Of course, this kind of support was registered before the start of any serious media effort to raise doubts about its effectiveness. Recently, a number of wealthy business people and conservative economists have begun to make the case that a wealth tax is a radical measure that will harm the economy. Some point to the fact that many countries that once used the tax have now abandoned it. Twelve OECD countries had a wealth tax in 1990, now only three do (Norway, Switzerland, and Spain). France, Germany, and Sweden are among the majority that no longer use it.
However, as Zucman and Saez explain, this fact does not mean that a wealth tax would not work in the US. For example, in some countries it was the election of conservative governments philosophically opposed to such taxes that led to their elimination. More substantively, they highlight four problem areas that tended to undermine the effectiveness of and support for national wealth taxes in Europe and why these should not be a major problem for the US.
First, European countries have their own separate tax laws and member states do not tax their nationals living abroad. Thus, a wealthy person living in a country with a wealth tax could easily move to a nearby country without a wealth tax and escape paying it. And many have. But, as the economists note,
The situation in the United States is different. You can’t shirk your tax responsibilities by moving, because US citizens are responsible to the Internal Revenue Service no matter where they live. The only way to escape the IRS is to renounce citizenship, an extreme move that in both Warren’s and Sanders’s plans would trigger a large exit tax of 40 percent on net worth.

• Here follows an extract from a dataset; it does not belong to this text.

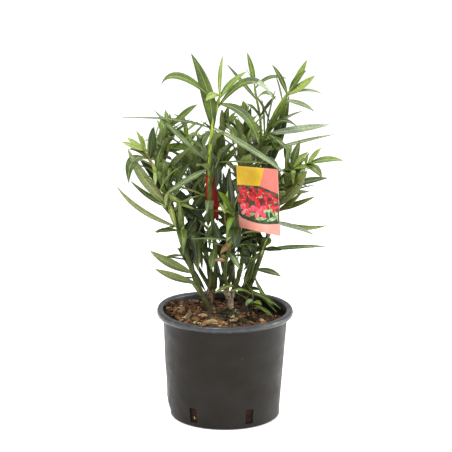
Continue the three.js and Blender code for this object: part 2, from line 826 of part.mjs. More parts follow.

Second, European governments tolerated a high level of tax evasion. Until last year, they did not require banks in Switzerland or other tax havens to share information about deposits with national tax authorities. This made it easy for the wealthy to hide their assets. The US is in a better situation to avoid this outcome. The Foreign Account Tax Compliance Act, signed in 2010, requires foreign financial institutions to send detailed information to the Internal Revenue Service about the accounts of U.S. citizens each year, or face sanctions. Almost all foreign banks have agreed to cooperate.
Third, European wealth taxes had many exemptions and deductions. In contrast, there are none in the proposed plans by Warren and Sanders. Zucman and Saez highlight the French program that was in place from 1988 to 2017 as a prime example:
Paintings? Exempt. Businesses owned by their managers? Exempt. Main homes? Wealthy French received a 30 percent deduction on those. Shares in small or medium-size enterprises got a 75 percent exemption. The list of tax breaks for the wealthy grew year after year.
Fourth, European wealth taxes fell on a considerably larger share of the population than would the proposed plans by Warren or Sanders. In Europe, “wealth taxes tended to start around $1 million, meaning they hit about 2 percent of the population, compared with about 0.1 percent for the proposed U.S. plans.” This broader reach of the European wealth taxes helped to generate popular pressure to weaken them, leading to their eventual removal. The more limited reach of the proposed US plans should help to blunt that development in the US.
We can certainly expect a fierce debate over the viability and effectiveness of a wealth tax as the campaign season continues, especially if Sanders or Warren becomes the Democratic Party nominee for president. We should be prepared to advocate for the tax as one important way to ensure adequate funding of needed programs. But we should also take advantage of the debate to shine the brightest light possible on the growing and already obscene concentration of wealth in the US and even more importantly on the underlying and destructive logic of the capitalist accumulation process that generates it.